Monday, July 27

Ancient trash heaps reveal the Plague of Justinian’s economic toll

Excavation site in Middle Eastern desert.

Enlarge (credit: Guy Bar-Oz)

Ancient trash heaps recently yielded some clues about how the Plague of Justinian, part of a one-two punch with volcanic climate havoc, devastated commercial farming at the fringes of the Byzantine Empire in the 540s CE. They tell us a lot about the ancient Byzantine world, but they also suggest how archaeologists might someday unearth the story of the COVID-19 pandemic from the layers of stuff we're dumping into landfills in 2020.
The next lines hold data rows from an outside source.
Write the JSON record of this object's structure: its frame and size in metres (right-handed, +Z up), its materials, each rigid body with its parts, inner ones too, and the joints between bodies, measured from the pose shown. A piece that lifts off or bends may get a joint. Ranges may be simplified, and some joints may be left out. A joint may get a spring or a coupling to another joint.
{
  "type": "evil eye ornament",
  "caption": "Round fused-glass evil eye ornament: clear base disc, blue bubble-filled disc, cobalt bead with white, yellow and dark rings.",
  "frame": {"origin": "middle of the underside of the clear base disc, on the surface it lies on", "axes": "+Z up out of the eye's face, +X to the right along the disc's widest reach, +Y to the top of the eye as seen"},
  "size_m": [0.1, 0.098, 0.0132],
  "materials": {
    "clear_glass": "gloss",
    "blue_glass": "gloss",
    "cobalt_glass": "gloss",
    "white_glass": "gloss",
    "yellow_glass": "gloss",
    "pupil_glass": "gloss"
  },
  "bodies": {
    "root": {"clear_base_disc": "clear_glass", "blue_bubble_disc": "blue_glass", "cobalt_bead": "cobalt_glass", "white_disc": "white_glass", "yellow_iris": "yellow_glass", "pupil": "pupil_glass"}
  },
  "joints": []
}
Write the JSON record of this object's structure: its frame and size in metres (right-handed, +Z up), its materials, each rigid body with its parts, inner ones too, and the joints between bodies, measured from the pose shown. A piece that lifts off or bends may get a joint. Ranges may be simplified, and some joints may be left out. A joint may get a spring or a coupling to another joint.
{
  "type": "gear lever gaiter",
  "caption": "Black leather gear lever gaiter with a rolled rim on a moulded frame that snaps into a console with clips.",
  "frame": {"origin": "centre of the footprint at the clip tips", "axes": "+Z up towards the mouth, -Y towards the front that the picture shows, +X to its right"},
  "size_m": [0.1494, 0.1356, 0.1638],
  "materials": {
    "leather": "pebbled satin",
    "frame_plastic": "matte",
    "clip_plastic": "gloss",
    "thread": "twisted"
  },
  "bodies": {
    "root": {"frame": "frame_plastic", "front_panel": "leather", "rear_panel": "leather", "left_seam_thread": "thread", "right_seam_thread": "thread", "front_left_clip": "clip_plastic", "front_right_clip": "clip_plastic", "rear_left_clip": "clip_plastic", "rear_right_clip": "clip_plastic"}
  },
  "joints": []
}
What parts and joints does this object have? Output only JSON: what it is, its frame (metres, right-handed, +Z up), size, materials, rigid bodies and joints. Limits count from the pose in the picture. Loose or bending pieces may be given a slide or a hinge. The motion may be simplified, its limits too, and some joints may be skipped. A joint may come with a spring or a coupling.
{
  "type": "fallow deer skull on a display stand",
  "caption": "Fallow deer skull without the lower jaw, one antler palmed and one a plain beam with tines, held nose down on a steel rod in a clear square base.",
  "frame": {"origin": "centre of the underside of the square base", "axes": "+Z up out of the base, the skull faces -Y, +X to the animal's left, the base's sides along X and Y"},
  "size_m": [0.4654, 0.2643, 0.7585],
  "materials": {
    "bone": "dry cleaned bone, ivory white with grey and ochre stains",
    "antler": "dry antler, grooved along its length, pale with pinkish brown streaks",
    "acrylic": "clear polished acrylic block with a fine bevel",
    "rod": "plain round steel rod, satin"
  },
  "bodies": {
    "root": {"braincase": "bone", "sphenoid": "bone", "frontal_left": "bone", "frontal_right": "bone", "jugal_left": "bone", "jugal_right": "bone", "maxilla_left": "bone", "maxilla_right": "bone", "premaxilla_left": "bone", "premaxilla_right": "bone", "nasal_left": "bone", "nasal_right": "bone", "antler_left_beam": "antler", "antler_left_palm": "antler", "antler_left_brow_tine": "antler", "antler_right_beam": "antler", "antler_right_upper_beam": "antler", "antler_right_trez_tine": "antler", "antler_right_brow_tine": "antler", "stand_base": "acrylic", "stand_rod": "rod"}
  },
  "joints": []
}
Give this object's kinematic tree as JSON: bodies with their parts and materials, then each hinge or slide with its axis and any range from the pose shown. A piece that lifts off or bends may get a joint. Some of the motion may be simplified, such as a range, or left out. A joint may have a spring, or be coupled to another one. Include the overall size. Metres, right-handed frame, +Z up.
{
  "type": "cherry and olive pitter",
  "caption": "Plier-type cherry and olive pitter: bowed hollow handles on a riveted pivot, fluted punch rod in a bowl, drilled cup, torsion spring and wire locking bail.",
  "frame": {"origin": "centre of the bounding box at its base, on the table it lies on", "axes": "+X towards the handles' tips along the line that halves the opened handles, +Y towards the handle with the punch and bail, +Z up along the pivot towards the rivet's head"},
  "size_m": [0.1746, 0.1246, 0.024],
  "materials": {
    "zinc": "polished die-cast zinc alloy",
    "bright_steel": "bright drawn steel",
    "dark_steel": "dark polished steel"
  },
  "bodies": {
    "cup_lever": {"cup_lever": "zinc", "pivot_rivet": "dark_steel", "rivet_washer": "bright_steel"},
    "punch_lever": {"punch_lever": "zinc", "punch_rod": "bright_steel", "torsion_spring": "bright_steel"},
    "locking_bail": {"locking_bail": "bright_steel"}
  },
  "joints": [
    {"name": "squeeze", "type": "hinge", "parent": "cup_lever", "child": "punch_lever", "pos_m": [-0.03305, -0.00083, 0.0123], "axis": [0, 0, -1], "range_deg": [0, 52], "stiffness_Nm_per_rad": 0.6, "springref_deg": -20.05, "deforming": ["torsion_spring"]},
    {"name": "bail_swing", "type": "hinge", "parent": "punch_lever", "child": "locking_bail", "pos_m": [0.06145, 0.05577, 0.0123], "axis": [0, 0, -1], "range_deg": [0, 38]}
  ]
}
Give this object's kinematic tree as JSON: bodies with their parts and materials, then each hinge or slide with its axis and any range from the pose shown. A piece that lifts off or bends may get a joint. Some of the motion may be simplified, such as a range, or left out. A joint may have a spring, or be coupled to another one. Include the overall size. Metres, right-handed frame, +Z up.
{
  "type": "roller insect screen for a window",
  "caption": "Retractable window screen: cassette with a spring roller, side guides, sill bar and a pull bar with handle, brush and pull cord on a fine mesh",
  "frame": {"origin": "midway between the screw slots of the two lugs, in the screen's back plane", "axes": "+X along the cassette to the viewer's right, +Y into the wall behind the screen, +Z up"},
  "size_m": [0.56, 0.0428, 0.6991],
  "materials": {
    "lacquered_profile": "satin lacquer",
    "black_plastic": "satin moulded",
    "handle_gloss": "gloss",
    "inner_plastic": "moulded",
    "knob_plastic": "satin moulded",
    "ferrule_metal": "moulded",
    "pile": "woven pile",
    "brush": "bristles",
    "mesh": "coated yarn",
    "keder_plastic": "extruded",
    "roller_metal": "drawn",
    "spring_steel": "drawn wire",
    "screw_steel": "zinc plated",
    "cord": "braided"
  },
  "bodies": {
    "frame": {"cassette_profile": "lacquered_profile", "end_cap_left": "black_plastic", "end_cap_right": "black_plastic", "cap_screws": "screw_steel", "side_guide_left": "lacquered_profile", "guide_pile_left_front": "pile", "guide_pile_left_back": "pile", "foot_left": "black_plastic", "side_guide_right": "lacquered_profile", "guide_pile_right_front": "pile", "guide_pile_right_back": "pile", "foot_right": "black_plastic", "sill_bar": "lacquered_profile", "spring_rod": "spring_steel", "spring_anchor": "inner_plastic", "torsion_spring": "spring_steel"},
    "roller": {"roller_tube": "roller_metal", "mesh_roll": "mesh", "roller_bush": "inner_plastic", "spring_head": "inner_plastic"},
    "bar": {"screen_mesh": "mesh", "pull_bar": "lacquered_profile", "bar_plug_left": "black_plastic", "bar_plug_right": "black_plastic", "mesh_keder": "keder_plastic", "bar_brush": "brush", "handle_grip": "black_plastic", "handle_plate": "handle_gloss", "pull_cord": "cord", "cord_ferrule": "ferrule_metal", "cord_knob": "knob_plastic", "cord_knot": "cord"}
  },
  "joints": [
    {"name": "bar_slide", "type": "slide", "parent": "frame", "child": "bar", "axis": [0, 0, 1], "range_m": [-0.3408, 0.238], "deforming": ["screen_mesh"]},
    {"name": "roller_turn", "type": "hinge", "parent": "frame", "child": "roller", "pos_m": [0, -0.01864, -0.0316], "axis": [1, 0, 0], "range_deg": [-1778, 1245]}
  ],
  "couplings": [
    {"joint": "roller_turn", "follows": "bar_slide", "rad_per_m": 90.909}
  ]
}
Gaza wine and Byzantine pilgrims

For thousands of years, people survived in Israel's arid Negev Highlands by farming enough grain to feed their families and enough grapes to make their own wine. But under the Byzantine Empire (which arose in 330 CE as a successor to the Roman Empire), the Negev flourished. Cities sprang up in the desert, fueled by a new export trade: grapes for the famous Gaza wine, a sweet white wine that ancient chroniclers raved about and which was in demand from Britain to Yemen.

Gaza wine tied the remote Negev into the international Mediterranean economy, and it turned scattered small subsistence farms into larger commercial enterprises supplied by irrigation systems and pigeon-poop fertilizer. For a couple of centuries, the Byzantine Empire's citizens paid well for a steady flow of Gaza wine, and the Empire built monasteries and sent religious pilgrimages to the Levant.